Since self-will is the original sin, I as a Christian would have to learn to ‘respect for elders’; but this respect has to be constrained by the understanding that elders are not perfect, that at the very least they should not be allowed to mess with your  private parts, and that God and His Word are a higher authority than any ‘elder’.

  1. Which is the more important virtue for a child to have:  obedience or self reliance?

In the long run, I would probably say self reliance. But obedience, by forcing us to yield our self-will in the short run, [plus being able to live under the various authorities in society] can in the end strengthen our self reliance, if parents and those in authority use authority to that end.  [Which sometimes they need to make more a point of doing.]

  1. Which is the more important virtue for a child to have:  to be considerate or to be well behaved?

I’ll have to say that in my case [and I’ll now blame my Aspergers more than my parents, though I don’t think my parents understood this issue either] I never realized, most of my life, that those were two different things!  And intellectually, at least, I think I now understand that they are; ‘well behaved’ is a matter of rule ethics, of following the rules made by ‘society’ [as I may have said before, ‘society’ is a sphere of authority that evangelicals often overlook], whereas ‘consideration’ is an active virtue rather than a rule.  I think I have discussed this when I wrote about ‘sympathy vs. empathy’.  So it is hard for me to prioritize between these two.

  1. Which is the more important virtue for a child to have:  curiosity or good manners?

Here I’d have to give the priority to good manners, most of the time; but there are times when good manners, as with submission to other human authority, can compromise our obedience to the Higher Authority.

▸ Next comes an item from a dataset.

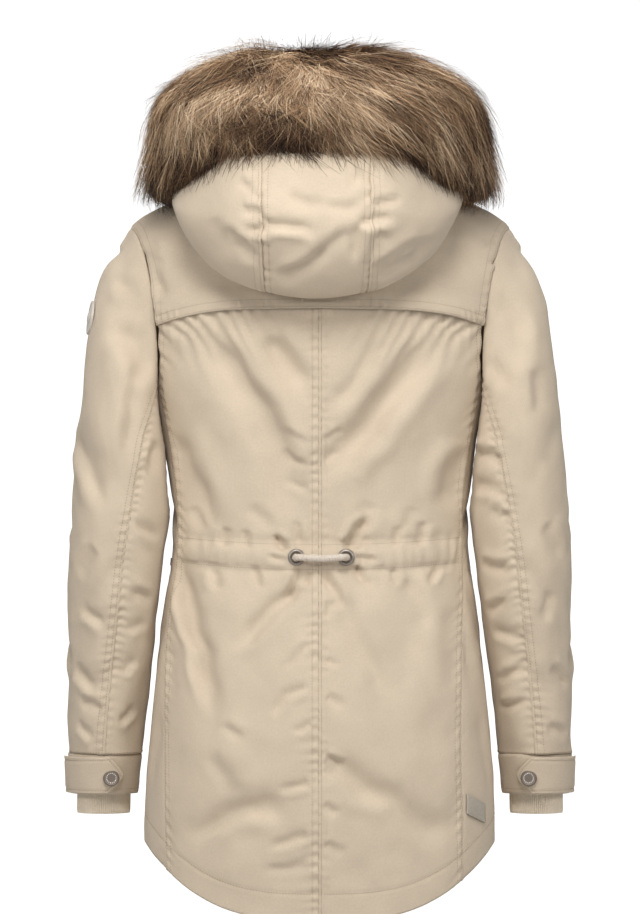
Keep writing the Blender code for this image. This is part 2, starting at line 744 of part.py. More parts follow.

Now as to Trumpian politics.  I recently made the comparison between Trump, who comes after the era of the Religious Right [yes they conceded the Vice Presidential nomination, and the writing of the Republican platform, to the Religious Right remnants, but the majority of Trumpites don’t prioritize these issues] and Nixon, who came before the era of the Religious Right and focused sentiments similar to those that Trump focuses (i.e., you have to be of a certain age to remember the ‘hardhats’ beating up the ‘hippies’).  In a sense, the Religious Right, in the end, was actually a distraction from issues of race, immigration, economics, and the like, by trying to focus on a short list of ‘moral’ issues; that distraction has now failed.

And, having spent time in China, I have something else to say.  People from the four Confucian cultures, China, Vietnam, Korea, and Japan, however Christian many of them might now be, will still carry over a Confucian world-view; and their answer to these four questions will probably test more ‘authoritarian’ than most American authoritarians.  I may quote again the William Faulkner story, “The Barn Burner.”  In this story, the ten-year-old boy, Colonel Sartorial Snopes, has a father who beats him and his mother, and also has the vice of arson; the father regularly gives in to his lust to burn down barns, and the family has to move on.  Well, C. S. Snopes gets to see and experience a beautiful and orderly home, and runs to the police to inform on his father before the father can burn these people’s barn down.  The Confucians have such a high view of filial loyalty and obedience that they would conclude that C. S. did the wrong thing.  I think very few American ‘authoritarians’ would go as far as that.  And I don’t see Chinese Americans necessarily rallying to Trump’s side, much less being his most loyal supporters.  Where are the ‘Tiger Mothers for Trump’?

And there is something bigger that is not being addressed.  Jonathan Haidt, whom we have praised in Blue Kennel before, has posted on his blog about a writer named Karen Stenner, who wrote a book in 2008 called The Authoritarian Dynamic.  And Thomas Edsall has discussed this in a column in the New York Times.  Now Professor Haidt has also cooperated with Greg Lukianoff by co-writing an essay provocatively called ‘The Coddling of the American Mind’, and Lukianoff is known for publishing a broadside called Freedom from Speech.  Now it is certainly true that among the ‘speech’ that the ‘freedom from speech’ advocates on the campus [and off] want ‘freedom from’ is Trump’s own speech!  But nevertheless, the demand for ‘freedom from speech’ is clearly an authoritarian impulse.  What lies behind it is clearly a desire for safety and security from ‘The Other’ in the realm of ideas and thoughts.  Philip Klein, in the Washington Examiner, has suggested a possible connection in an article entitled ‘America’s dangerous outcome-based culture threatens liberty’.  He tells us that an ‘ends justify the means’ culture has become rooted on all sides; from the arbitrary ‘no fly list’ which we can mysteriously get on without any due process, to trying to force commercial bakers to bake cakes for events they consider abhorrent, to religious and creedal screening of people entering the United States, to eminent domain for private benefit to ‘create jobs.’  [The reader probably knows that the last is my original Hot Button.]  The American system is precisely about not just any old process being used to achieve a supposedly desirable end.  That’s part of it.  And I would like to see people like Haidt and others pursue the similarities in motivation between the Trumpian ‘authoritarians’ and the ‘freedom from speech’ people.  I think there is a fertile field there.